The focus of enforcement also became an issue. Males, often of lower socio-economic status or aboriginal origin, were being charged more frequently than others. The expiation system had widened the net and increased representation of marginalized groups. The trend was disturbing for a number of reasons. Most noticeable was that the majority of the males lacked the financial means to pay their fines within the 60 day period. Almost half those who received expiation notices failed to pay their fines within the required 60 days. As a result they found themselves before the courts anyway, in danger of acquiring the very criminal record decriminalization was designed to eliminate.

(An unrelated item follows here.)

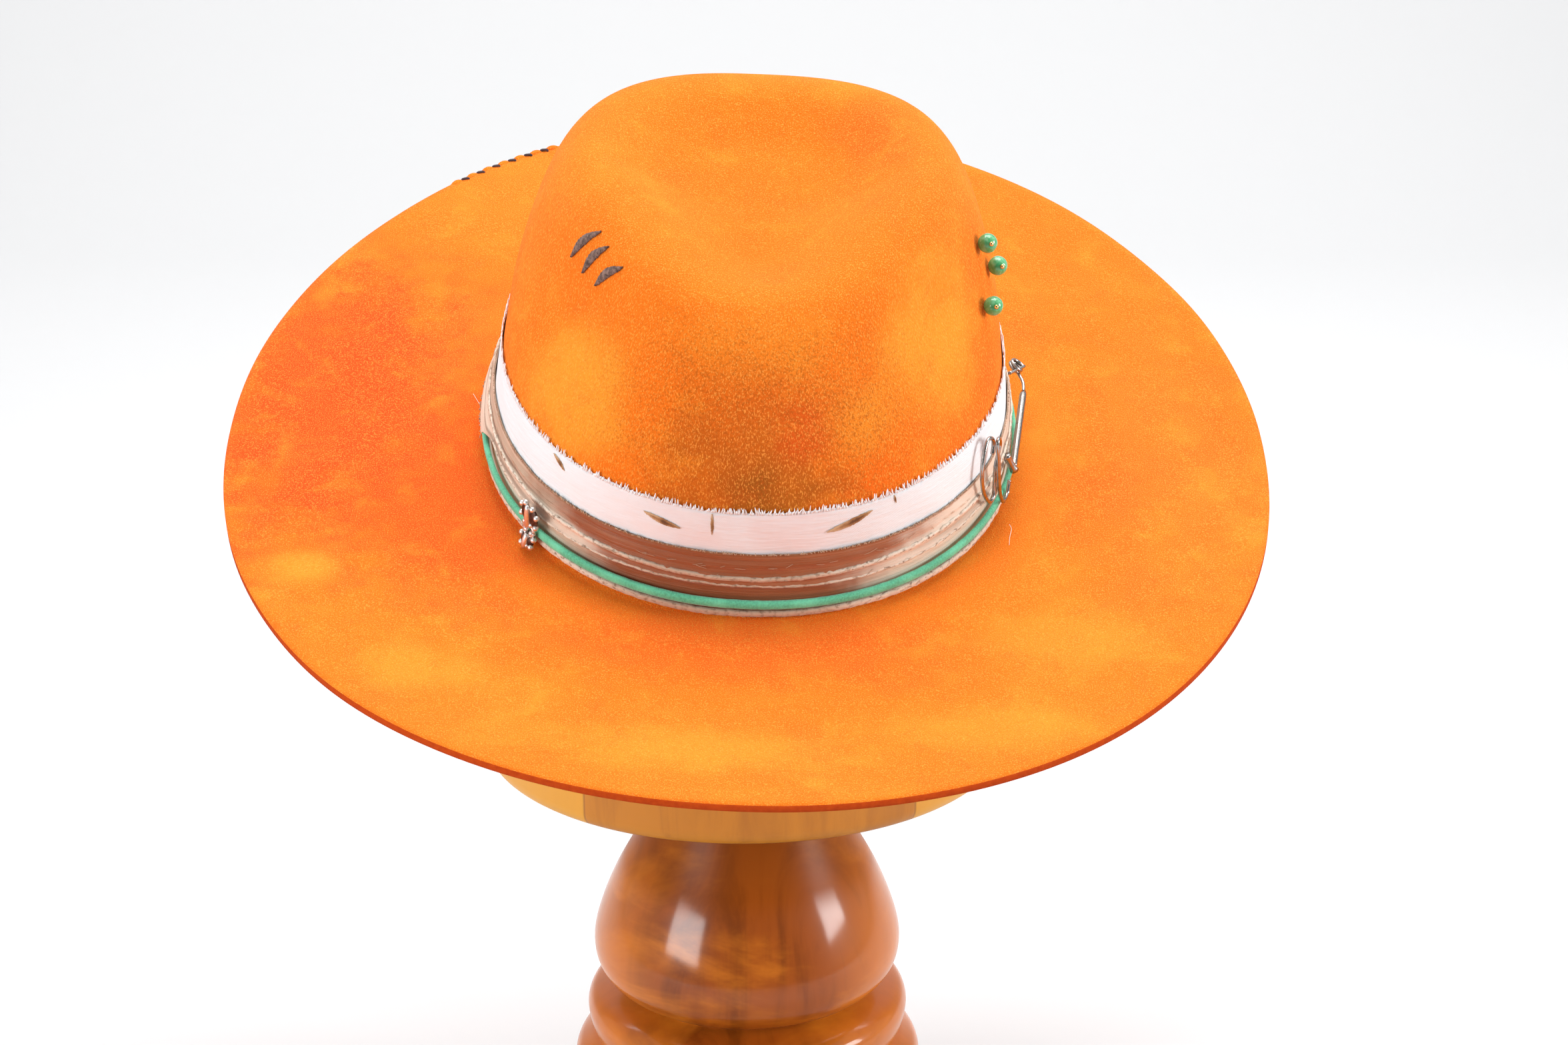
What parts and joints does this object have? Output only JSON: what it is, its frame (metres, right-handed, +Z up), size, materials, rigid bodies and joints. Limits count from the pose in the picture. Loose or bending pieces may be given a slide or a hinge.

Both states have been forced to take action to address the situation. In Western Australia payment options have been introduced. Clearer and more detailed information is now available so people receiving expiation notices are fully aware of the process and its consequences.
I believe hon. members will agree that it is clear Canada will face similar risks unless we insist on an informed and prepared approach to the issues. Both Australian territories had relatively sophisticated mechanisms to help them identify potential problems in the expiation system. We lack similar data in Canada. We would need to develop means to disseminate information on any new system we might introduce. We would need to find a reasonable alternative to the use of fines. This alone should encourage us to proceed cautiously and allow the parliamentary committees examining the issue to complete their valuable work.
There is another area in which Bill C-344 may be insufficient. It would maintain the link between consumers of cannabis and suppliers of cannabis, suppliers such as organized crime. Australian legislators addressed this important issue by decriminalizing the personal cultivation of small numbers of plants.
Hundreds of thousands of Canadians may be making an informed decision to smoke cannabis. If we decriminalized cannabis would we provide a decriminalized supply as they do in Australia or would we continue to drive cannabis consumers into the arms of organized crime? Put another way, would we allow organized crime to continue to profit from trafficking in marijuana or would we make a serious attempt to diminish its profits?